# For You Dandy Lion Lovers.



## Bynx (Aug 25, 2012)

A couple of shots done with reverse ring and 28-300mm Sigma lens.


----------



## Photographiend (Aug 26, 2012)

For some reason I thought I was coming here to see a "Dandy" Lion... what ever that would look like.

Sorry I have no critique to offer otherwise.


----------



## Bitter Jeweler (Aug 26, 2012)

Photographiend said:


> For some reason I thought I was coming here to see a "Dandy" Lion... what ever that would look like.


----------



## Photographiend (Aug 26, 2012)




----------



## cgipson1 (Aug 26, 2012)

Very nice, Bynx! Dandelions are fun... and this is a unusual perspective!


----------



## Bynx (Aug 26, 2012)

hahaha that is a real hoot Bitter. Here is another shot of the dandy lion with a bit of Photoshop.


----------



## cgipson1 (Aug 26, 2012)

Bynx said:


> hahaha that is a real hoot Bitter. Here is another shot of the dandy lion with a bit of Photoshop.
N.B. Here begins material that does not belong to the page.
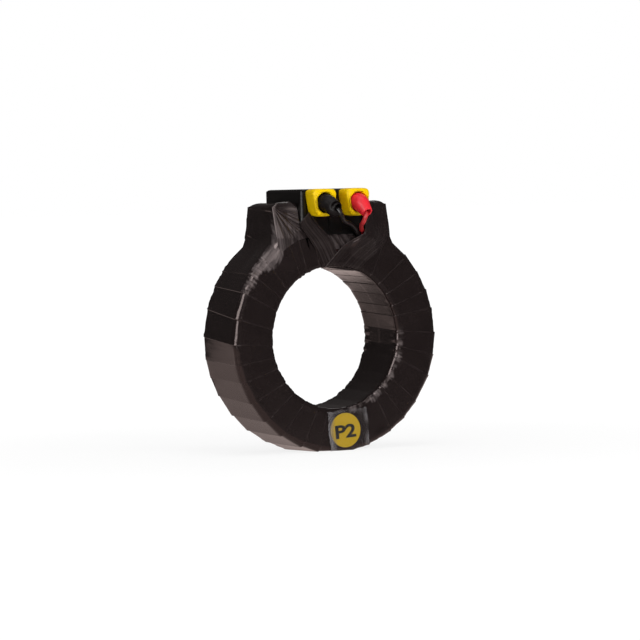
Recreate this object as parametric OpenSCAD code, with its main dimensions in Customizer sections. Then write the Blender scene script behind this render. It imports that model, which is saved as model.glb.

I do prefer the earlier ones you posted.. this one is a bit heavy on the processing. I don't feel it adds to the shot.


----------



## fiziwig (Aug 26, 2012)

And I thought I was being original. Mine did make an amazing 16x20 print, however.
I guess there truly is nothing new under the sun.


----------



## Photographiend (Aug 26, 2012)

Was that 3rd one you posted with the flash? Just trying to figure out the difference.


----------



## Bynx (Aug 26, 2012)

The third one was from just applying Lucas Arts plugin in Photoshop. The image looks better the bigger it is. Its the result of focus stacking so everything is in focus. Then putting it through Lucis Art turned it into an artwork rather than photo.


----------